▶ [What this task involves]:
Quote every line as given.

▶ [Exercise material]:
•••••

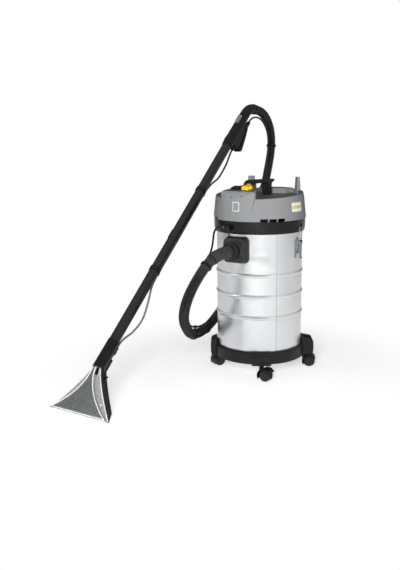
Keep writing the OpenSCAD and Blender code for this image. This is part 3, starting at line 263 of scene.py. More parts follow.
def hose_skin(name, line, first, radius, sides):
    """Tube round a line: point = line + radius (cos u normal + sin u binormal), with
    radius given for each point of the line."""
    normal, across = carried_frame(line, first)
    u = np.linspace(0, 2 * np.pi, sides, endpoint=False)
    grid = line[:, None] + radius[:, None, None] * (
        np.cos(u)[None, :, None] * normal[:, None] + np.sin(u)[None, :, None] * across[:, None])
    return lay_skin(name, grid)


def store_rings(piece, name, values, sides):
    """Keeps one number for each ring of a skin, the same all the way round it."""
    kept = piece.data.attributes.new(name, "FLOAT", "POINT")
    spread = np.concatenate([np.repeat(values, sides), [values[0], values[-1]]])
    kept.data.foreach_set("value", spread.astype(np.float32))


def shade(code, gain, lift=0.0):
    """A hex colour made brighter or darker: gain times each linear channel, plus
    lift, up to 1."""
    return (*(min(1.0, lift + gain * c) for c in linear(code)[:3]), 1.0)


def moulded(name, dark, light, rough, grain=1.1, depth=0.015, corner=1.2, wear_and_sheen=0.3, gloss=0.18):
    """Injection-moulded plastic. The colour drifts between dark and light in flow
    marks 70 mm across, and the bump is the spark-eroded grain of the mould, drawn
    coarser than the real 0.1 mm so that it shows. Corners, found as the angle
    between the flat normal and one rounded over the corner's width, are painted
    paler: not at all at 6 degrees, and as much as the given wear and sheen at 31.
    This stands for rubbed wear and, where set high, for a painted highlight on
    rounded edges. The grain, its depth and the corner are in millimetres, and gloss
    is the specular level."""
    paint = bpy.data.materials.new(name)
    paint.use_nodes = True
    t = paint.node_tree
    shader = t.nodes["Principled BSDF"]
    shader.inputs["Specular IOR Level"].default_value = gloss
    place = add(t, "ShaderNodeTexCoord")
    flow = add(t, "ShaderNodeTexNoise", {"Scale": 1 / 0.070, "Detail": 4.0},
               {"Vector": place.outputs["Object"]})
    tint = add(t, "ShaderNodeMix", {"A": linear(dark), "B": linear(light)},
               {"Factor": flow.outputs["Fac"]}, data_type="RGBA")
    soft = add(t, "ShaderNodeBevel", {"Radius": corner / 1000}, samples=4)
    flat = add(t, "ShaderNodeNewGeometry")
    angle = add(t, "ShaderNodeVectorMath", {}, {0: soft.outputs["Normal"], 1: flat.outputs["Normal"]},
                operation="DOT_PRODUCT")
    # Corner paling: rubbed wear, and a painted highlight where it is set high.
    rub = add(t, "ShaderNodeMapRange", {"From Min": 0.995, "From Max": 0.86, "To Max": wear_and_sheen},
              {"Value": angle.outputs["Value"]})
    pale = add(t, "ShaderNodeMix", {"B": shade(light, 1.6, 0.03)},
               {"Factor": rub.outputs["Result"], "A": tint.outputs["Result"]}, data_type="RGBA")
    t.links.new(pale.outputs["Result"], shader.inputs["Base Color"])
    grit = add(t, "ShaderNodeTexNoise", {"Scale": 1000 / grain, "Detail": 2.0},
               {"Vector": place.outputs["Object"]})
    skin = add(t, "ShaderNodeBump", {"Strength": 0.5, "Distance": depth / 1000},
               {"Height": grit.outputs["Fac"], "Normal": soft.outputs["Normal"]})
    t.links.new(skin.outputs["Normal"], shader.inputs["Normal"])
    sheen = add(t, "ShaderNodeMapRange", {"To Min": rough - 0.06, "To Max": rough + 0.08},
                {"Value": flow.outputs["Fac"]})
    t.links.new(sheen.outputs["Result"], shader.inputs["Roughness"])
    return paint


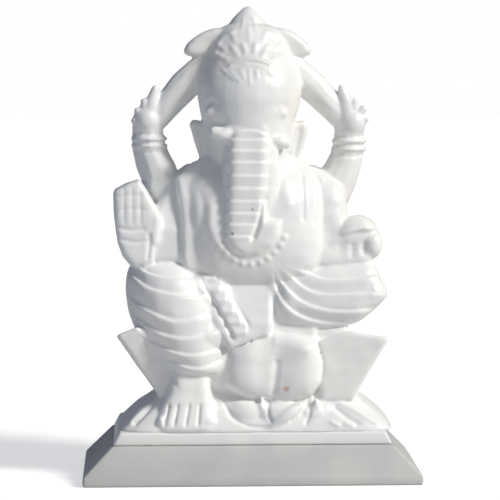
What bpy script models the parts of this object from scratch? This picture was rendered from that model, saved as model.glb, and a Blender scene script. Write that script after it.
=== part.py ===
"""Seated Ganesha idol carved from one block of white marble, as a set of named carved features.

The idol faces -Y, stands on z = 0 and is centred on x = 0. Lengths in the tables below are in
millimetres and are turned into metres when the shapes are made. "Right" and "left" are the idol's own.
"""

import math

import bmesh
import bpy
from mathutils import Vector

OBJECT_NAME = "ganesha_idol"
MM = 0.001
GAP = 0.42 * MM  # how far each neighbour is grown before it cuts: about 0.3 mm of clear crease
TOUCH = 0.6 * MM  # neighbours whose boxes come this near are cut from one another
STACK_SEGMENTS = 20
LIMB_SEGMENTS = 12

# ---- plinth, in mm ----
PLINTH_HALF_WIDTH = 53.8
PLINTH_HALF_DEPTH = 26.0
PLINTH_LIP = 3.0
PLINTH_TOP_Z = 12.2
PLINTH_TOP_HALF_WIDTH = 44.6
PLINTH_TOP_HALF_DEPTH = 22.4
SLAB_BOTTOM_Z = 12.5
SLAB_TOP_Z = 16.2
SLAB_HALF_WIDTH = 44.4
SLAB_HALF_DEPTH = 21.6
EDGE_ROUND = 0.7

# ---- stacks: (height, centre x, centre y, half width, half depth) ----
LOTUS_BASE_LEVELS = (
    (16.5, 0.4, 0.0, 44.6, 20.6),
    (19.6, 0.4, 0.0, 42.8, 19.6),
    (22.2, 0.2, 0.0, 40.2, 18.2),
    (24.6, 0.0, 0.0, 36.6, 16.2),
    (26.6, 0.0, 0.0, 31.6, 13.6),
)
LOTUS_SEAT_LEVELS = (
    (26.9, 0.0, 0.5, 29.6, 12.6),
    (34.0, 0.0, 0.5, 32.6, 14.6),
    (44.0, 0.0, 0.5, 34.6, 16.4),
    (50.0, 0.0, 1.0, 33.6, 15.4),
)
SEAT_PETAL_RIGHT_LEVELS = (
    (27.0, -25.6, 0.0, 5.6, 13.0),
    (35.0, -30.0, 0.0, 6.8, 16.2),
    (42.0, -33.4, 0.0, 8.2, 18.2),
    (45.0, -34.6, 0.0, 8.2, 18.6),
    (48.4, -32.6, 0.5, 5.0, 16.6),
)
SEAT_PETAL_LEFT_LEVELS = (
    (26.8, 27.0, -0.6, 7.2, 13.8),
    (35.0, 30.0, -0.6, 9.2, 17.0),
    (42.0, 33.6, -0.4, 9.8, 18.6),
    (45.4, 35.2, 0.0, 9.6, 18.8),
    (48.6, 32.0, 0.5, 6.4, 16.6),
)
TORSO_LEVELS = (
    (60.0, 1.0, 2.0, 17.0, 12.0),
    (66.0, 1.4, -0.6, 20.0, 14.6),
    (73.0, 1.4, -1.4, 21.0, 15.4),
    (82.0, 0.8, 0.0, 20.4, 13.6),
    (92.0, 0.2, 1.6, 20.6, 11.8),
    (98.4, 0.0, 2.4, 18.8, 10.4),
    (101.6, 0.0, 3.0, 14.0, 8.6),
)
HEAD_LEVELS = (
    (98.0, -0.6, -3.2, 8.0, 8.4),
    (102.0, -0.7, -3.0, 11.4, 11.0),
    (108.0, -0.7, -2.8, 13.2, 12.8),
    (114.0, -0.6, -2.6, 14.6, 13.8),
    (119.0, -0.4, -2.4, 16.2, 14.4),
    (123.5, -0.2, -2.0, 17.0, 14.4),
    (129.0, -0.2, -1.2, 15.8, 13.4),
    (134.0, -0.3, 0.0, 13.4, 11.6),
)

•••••

▶ [Solution to this exercise]:
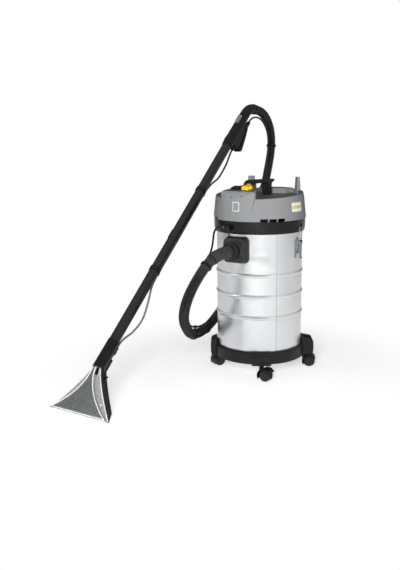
Keep writing the OpenSCAD and Blender code for this image. This is part 3, starting at line 263 of scene.py. More parts follow.
def hose_skin(name, line, first, radius, sides):
    """Tube round a line: point = line + radius (cos u normal + sin u binormal), with
    radius given for each point of the line."""
    normal, across = carried_frame(line, first)
    u = np.linspace(0, 2 * np.pi, sides, endpoint=False)
    grid = line[:, None] + radius[:, None, None] * (
        np.cos(u)[None, :, None] * normal[:, None] + np.sin(u)[None, :, None] * across[:, None])
    return lay_skin(name, grid)


def store_rings(piece, name, values, sides):
    """Keeps one number for each ring of a skin, the same all the way round it."""
    kept = piece.data.attributes.new(name, "FLOAT", "POINT")
    spread = np.concatenate([np.repeat(values, sides), [values[0], values[-1]]])
    kept.data.foreach_set("value", spread.astype(np.float32))


def shade(code, gain, lift=0.0):
    """A hex colour made brighter or darker: gain times each linear channel, plus
    lift, up to 1."""
    return (*(min(1.0, lift + gain * c) for c in linear(code)[:3]), 1.0)


def moulded(name, dark, light, rough, grain=1.1, depth=0.015, corner=1.2, wear_and_sheen=0.3, gloss=0.18):
    """Injection-moulded plastic. The colour drifts between dark and light in flow
    marks 70 mm across, and the bump is the spark-eroded grain of the mould, drawn
    coarser than the real 0.1 mm so that it shows. Corners, found as the angle
    between the flat normal and one rounded over the corner's width, are painted
    paler: not at all at 6 degrees, and as much as the given wear and sheen at 31.
    This stands for rubbed wear and, where set high, for a painted highlight on
    rounded edges. The grain, its depth and the corner are in millimetres, and gloss
    is the specular level."""
    paint = bpy.data.materials.new(name)
    paint.use_nodes = True
    t = paint.node_tree
    shader = t.nodes["Principled BSDF"]
    shader.inputs["Specular IOR Level"].default_value = gloss
    place = add(t, "ShaderNodeTexCoord")
    flow = add(t, "ShaderNodeTexNoise", {"Scale": 1 / 0.070, "Detail": 4.0},
               {"Vector": place.outputs["Object"]})
    tint = add(t, "ShaderNodeMix", {"A": linear(dark), "B": linear(light)},
               {"Factor": flow.outputs["Fac"]}, data_type="RGBA")
    soft = add(t, "ShaderNodeBevel", {"Radius": corner / 1000}, samples=4)
    flat = add(t, "ShaderNodeNewGeometry")
    angle = add(t, "ShaderNodeVectorMath", {}, {0: soft.outputs["Normal"], 1: flat.outputs["Normal"]},
                operation="DOT_PRODUCT")
    # Corner paling: rubbed wear, and a painted highlight where it is set high.
    rub = add(t, "ShaderNodeMapRange", {"From Min": 0.995, "From Max": 0.86, "To Max": wear_and_sheen},
              {"Value": angle.outputs["Value"]})
    pale = add(t, "ShaderNodeMix", {"B": shade(light, 1.6, 0.03)},
               {"Factor": rub.outputs["Result"], "A": tint.outputs["Result"]}, data_type="RGBA")
    t.links.new(pale.outputs["Result"], shader.inputs["Base Color"])
    grit = add(t, "ShaderNodeTexNoise", {"Scale": 1000 / grain, "Detail": 2.0},
               {"Vector": place.outputs["Object"]})
    skin = add(t, "ShaderNodeBump", {"Strength": 0.5, "Distance": depth / 1000},
               {"Height": grit.outputs["Fac"], "Normal": soft.outputs["Normal"]})
    t.links.new(skin.outputs["Normal"], shader.inputs["Normal"])
    sheen = add(t, "ShaderNodeMapRange", {"To Min": rough - 0.06, "To Max": rough + 0.08},
                {"Value": flow.outputs["Fac"]})
    t.links.new(sheen.outputs["Result"], shader.inputs["Roughness"])
    return paint


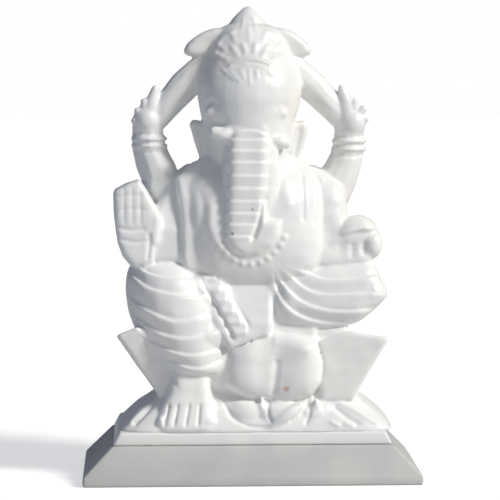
What bpy script models the parts of this object from scratch? This picture was rendered from that model, saved as model.glb, and a Blender scene script. Write that script after it.
=== part.py ===
"""Seated Ganesha idol carved from one block of white marble, as a set of named carved features.

The idol faces -Y, stands on z = 0 and is centred on x = 0. Lengths in the tables below are in
millimetres and are turned into metres when the shapes are made. "Right" and "left" are the idol's own.
"""

import math

import bmesh
import bpy
from mathutils import Vector

OBJECT_NAME = "ganesha_idol"
MM = 0.001
GAP = 0.42 * MM  # how far each neighbour is grown before it cuts: about 0.3 mm of clear crease
TOUCH = 0.6 * MM  # neighbours whose boxes come this near are cut from one another
STACK_SEGMENTS = 20
LIMB_SEGMENTS = 12

# ---- plinth, in mm ----
PLINTH_HALF_WIDTH = 53.8
PLINTH_HALF_DEPTH = 26.0
PLINTH_LIP = 3.0
PLINTH_TOP_Z = 12.2
PLINTH_TOP_HALF_WIDTH = 44.6
PLINTH_TOP_HALF_DEPTH = 22.4
SLAB_BOTTOM_Z = 12.5
SLAB_TOP_Z = 16.2
SLAB_HALF_WIDTH = 44.4
SLAB_HALF_DEPTH = 21.6
EDGE_ROUND = 0.7

# ---- stacks: (height, centre x, centre y, half width, half depth) ----
LOTUS_BASE_LEVELS = (
    (16.5, 0.4, 0.0, 44.6, 20.6),
    (19.6, 0.4, 0.0, 42.8, 19.6),
    (22.2, 0.2, 0.0, 40.2, 18.2),
    (24.6, 0.0, 0.0, 36.6, 16.2),
    (26.6, 0.0, 0.0, 31.6, 13.6),
)
LOTUS_SEAT_LEVELS = (
    (26.9, 0.0, 0.5, 29.6, 12.6),
    (34.0, 0.0, 0.5, 32.6, 14.6),
    (44.0, 0.0, 0.5, 34.6, 16.4),
    (50.0, 0.0, 1.0, 33.6, 15.4),
)
SEAT_PETAL_RIGHT_LEVELS = (
    (27.0, -25.6, 0.0, 5.6, 13.0),
    (35.0, -30.0, 0.0, 6.8, 16.2),
    (42.0, -33.4, 0.0, 8.2, 18.2),
    (45.0, -34.6, 0.0, 8.2, 18.6),
    (48.4, -32.6, 0.5, 5.0, 16.6),
)
SEAT_PETAL_LEFT_LEVELS = (
    (26.8, 27.0, -0.6, 7.2, 13.8),
    (35.0, 30.0, -0.6, 9.2, 17.0),
    (42.0, 33.6, -0.4, 9.8, 18.6),
    (45.4, 35.2, 0.0, 9.6, 18.8),
    (48.6, 32.0, 0.5, 6.4, 16.6),
)
TORSO_LEVELS = (
    (60.0, 1.0, 2.0, 17.0, 12.0),
    (66.0, 1.4, -0.6, 20.0, 14.6),
    (73.0, 1.4, -1.4, 21.0, 15.4),
    (82.0, 0.8, 0.0, 20.4, 13.6),
    (92.0, 0.2, 1.6, 20.6, 11.8),
    (98.4, 0.0, 2.4, 18.8, 10.4),
    (101.6, 0.0, 3.0, 14.0, 8.6),
)
HEAD_LEVELS = (
    (98.0, -0.6, -3.2, 8.0, 8.4),
    (102.0, -0.7, -3.0, 11.4, 11.0),
    (108.0, -0.7, -2.8, 13.2, 12.8),
    (114.0, -0.6, -2.6, 14.6, 13.8),
    (119.0, -0.4, -2.4, 16.2, 14.4),
    (123.5, -0.2, -2.0, 17.0, 14.4),
    (129.0, -0.2, -1.2, 15.8, 13.4),
    (134.0, -0.3, 0.0, 13.4, 11.6),
)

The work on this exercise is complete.